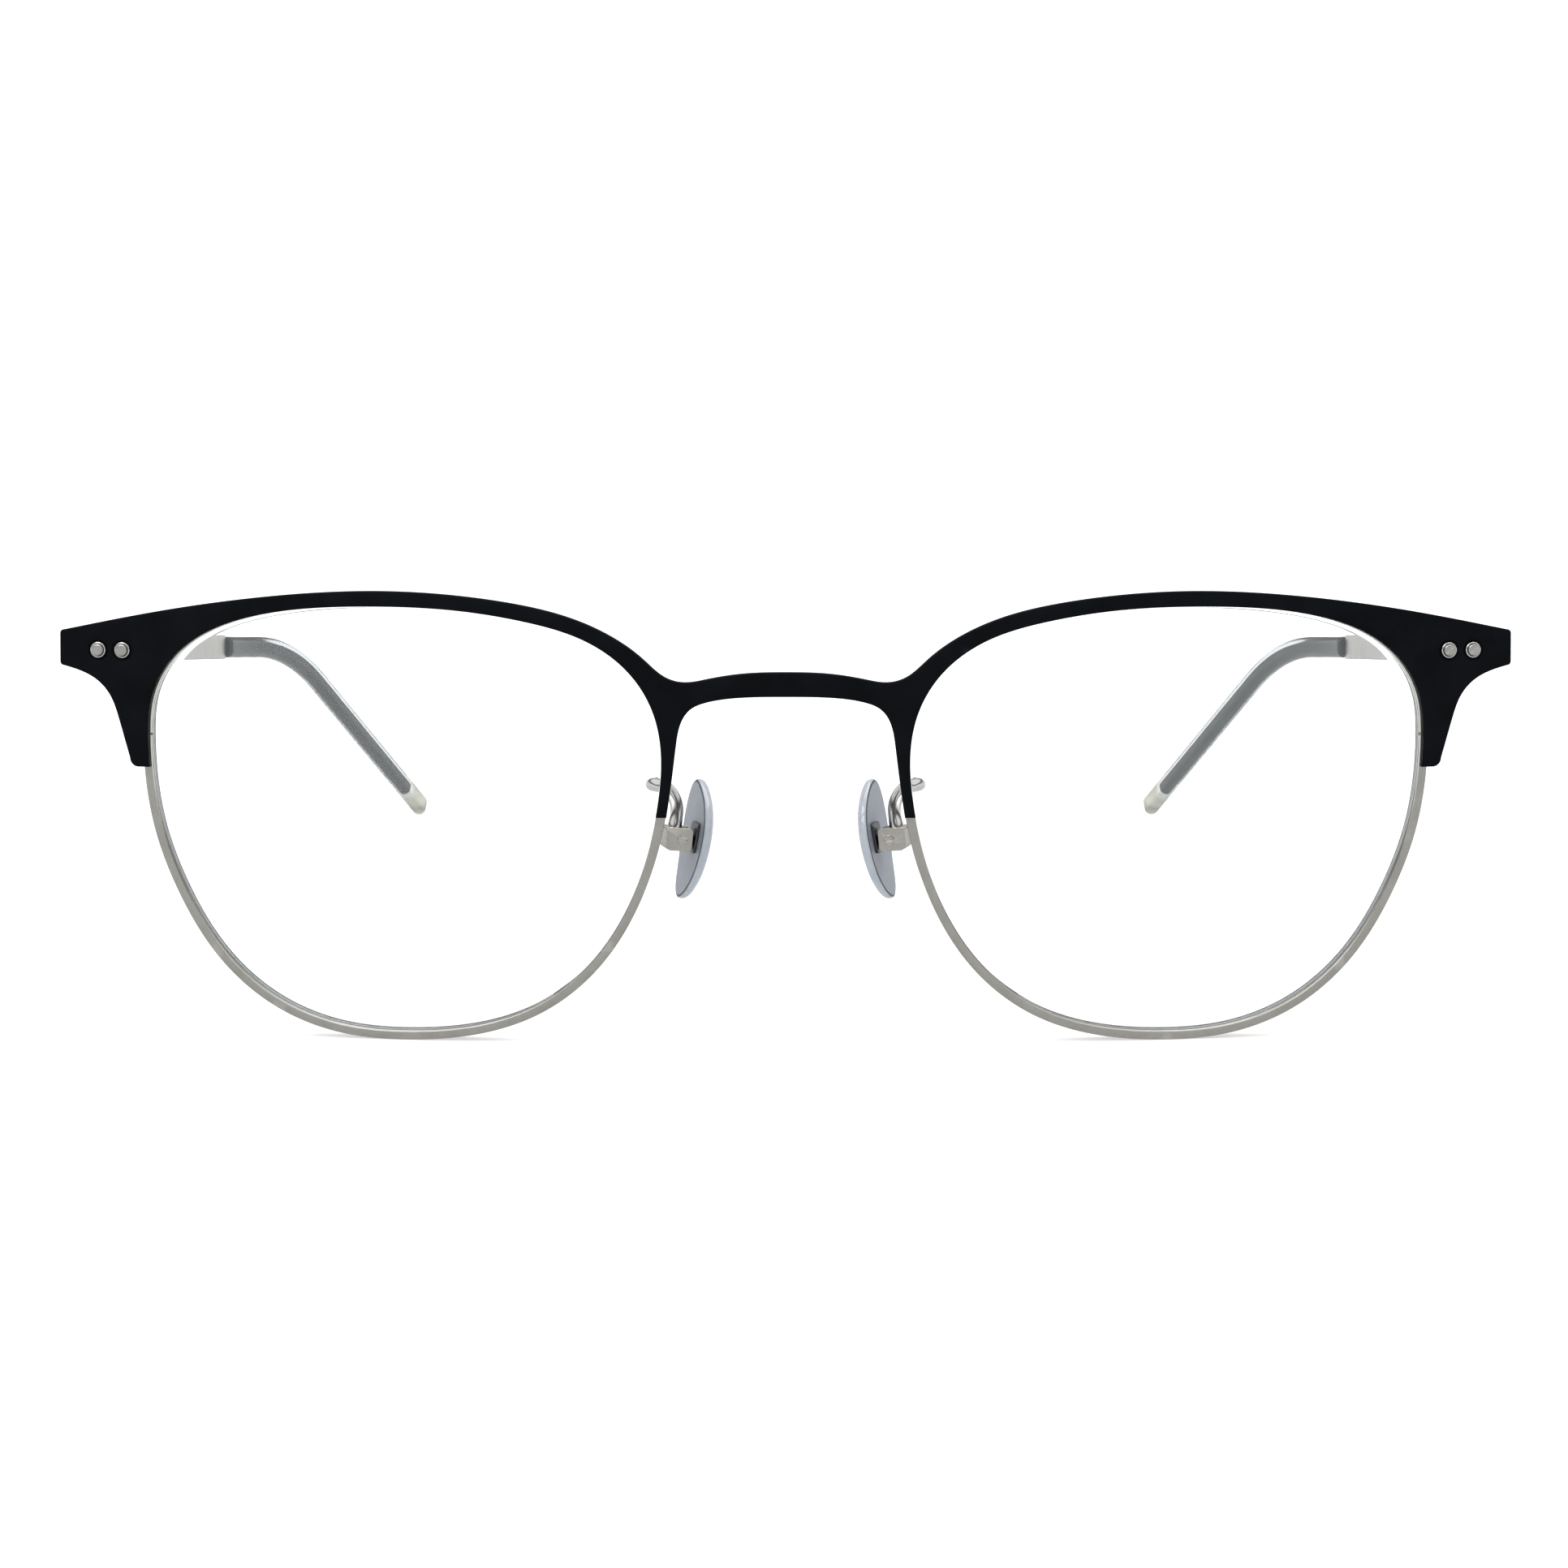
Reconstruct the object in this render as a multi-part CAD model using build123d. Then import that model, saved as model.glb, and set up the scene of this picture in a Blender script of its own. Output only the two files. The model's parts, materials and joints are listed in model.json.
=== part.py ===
from build123d import *
import math
import os

# Spectacles with a black metal brow plate riveted in front of two thin full rims.
# Frame of reference while modelling: X across the face, wearer's left is +X.
# Y runs from the front of the bridge back along the temples, Z is up from the table.
# Everything is drawn on the wearer's left side and mirrored for the right side.

os.makedirs("parts", exist_ok=True)

# --- front curve ---
FRONT_RADIUS = 330.0  # sphere that the front of the brow plate lies on
FRONT_MID_Z = 21.0  # height of the sphere's centre
PLATE_THICK = 1.0
RIM_WIDTH = 0.86  # face width of the rims
RIM_DEPTH = 2.4  # rim, from the back of the brow plate backwards
LENS_THICK = 1.5
GROOVE_DEPTH = 0.38
GROOVE_WIDTH = 0.64
BEVEL_GAP = 0.03  # play of the lens bevel in the groove

# --- endpieces ---
RIVETS = [(65.74, 38.1), (68.30, 38.1)]
PIN_R = 0.57
COLLAR_R = 0.77
COLLAR_GAP = 0.05
RECESS_R = 1.0
RECESS_DEPTH = 0.12
PIN_PROUD = 0.32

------

> _What is expected_: Please output the complete data exactly.

> _Output_:
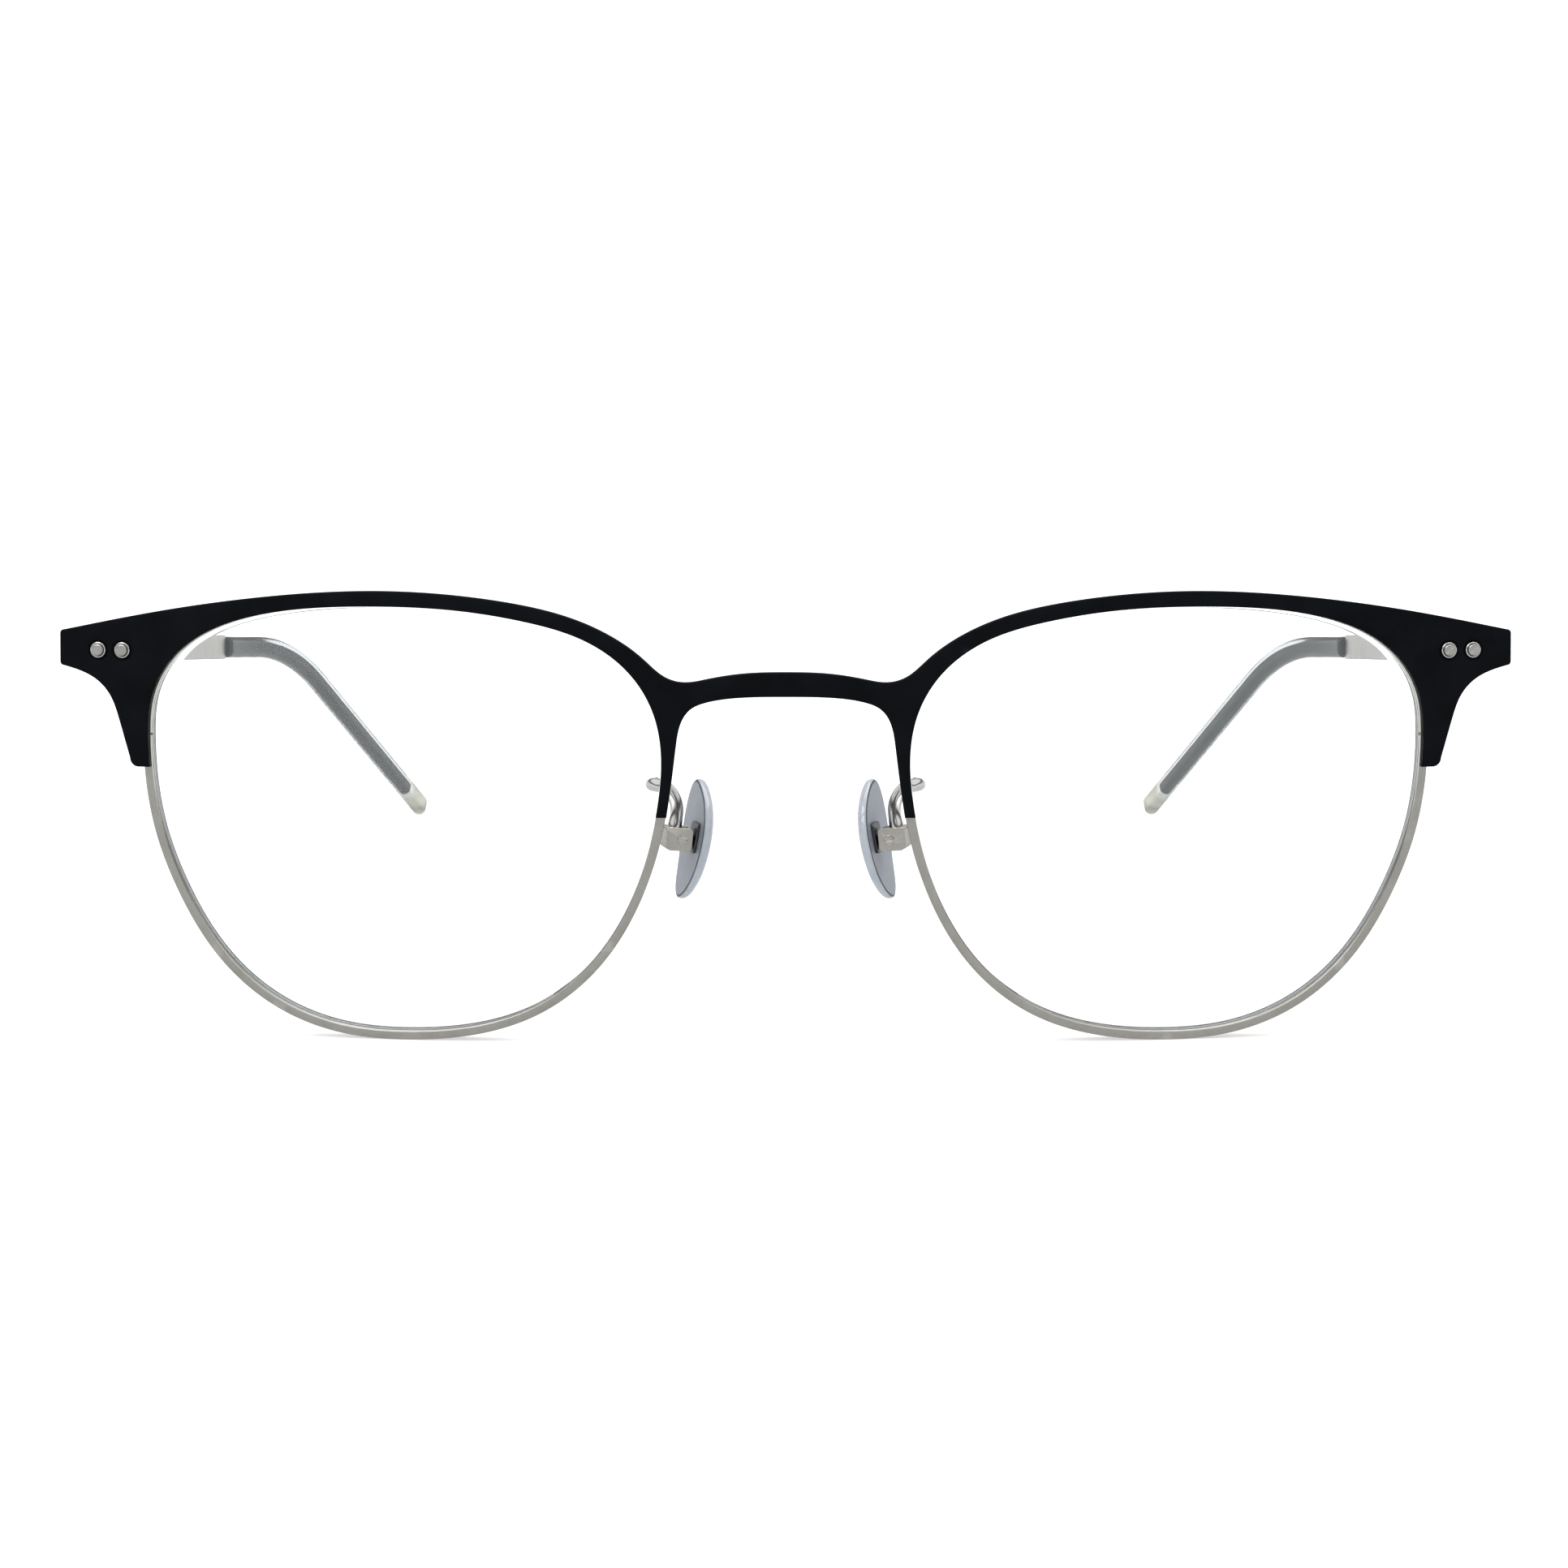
Reconstruct the object in this render as a multi-part CAD model using build123d. Then import that model, saved as model.glb, and set up the scene of this picture in a Blender script of its own. Output only the two files. The model's parts, materials and joints are listed in model.json.
=== part.py ===
from build123d import *
import math
import os

# Spectacles with a black metal brow plate riveted in front of two thin full rims.
# Frame of reference while modelling: X across the face, wearer's left is +X.
# Y runs from the front of the bridge back along the temples, Z is up from the table.
# Everything is drawn on the wearer's left side and mirrored for the right side.

os.makedirs("parts", exist_ok=True)

# --- front curve ---
FRONT_RADIUS = 330.0  # sphere that the front of the brow plate lies on
FRONT_MID_Z = 21.0  # height of the sphere's centre
PLATE_THICK = 1.0
RIM_WIDTH = 0.86  # face width of the rims
RIM_DEPTH = 2.4  # rim, from the back of the brow plate backwards
LENS_THICK = 1.5
GROOVE_DEPTH = 0.38
GROOVE_WIDTH = 0.64
BEVEL_GAP = 0.03  # play of the lens bevel in the groove

# --- endpieces ---
RIVETS = [(65.74, 38.1), (68.30, 38.1)]
PIN_R = 0.57
COLLAR_R = 0.77
COLLAR_GAP = 0.05
RECESS_R = 1.0
RECESS_DEPTH = 0.12
PIN_PROUD = 0.32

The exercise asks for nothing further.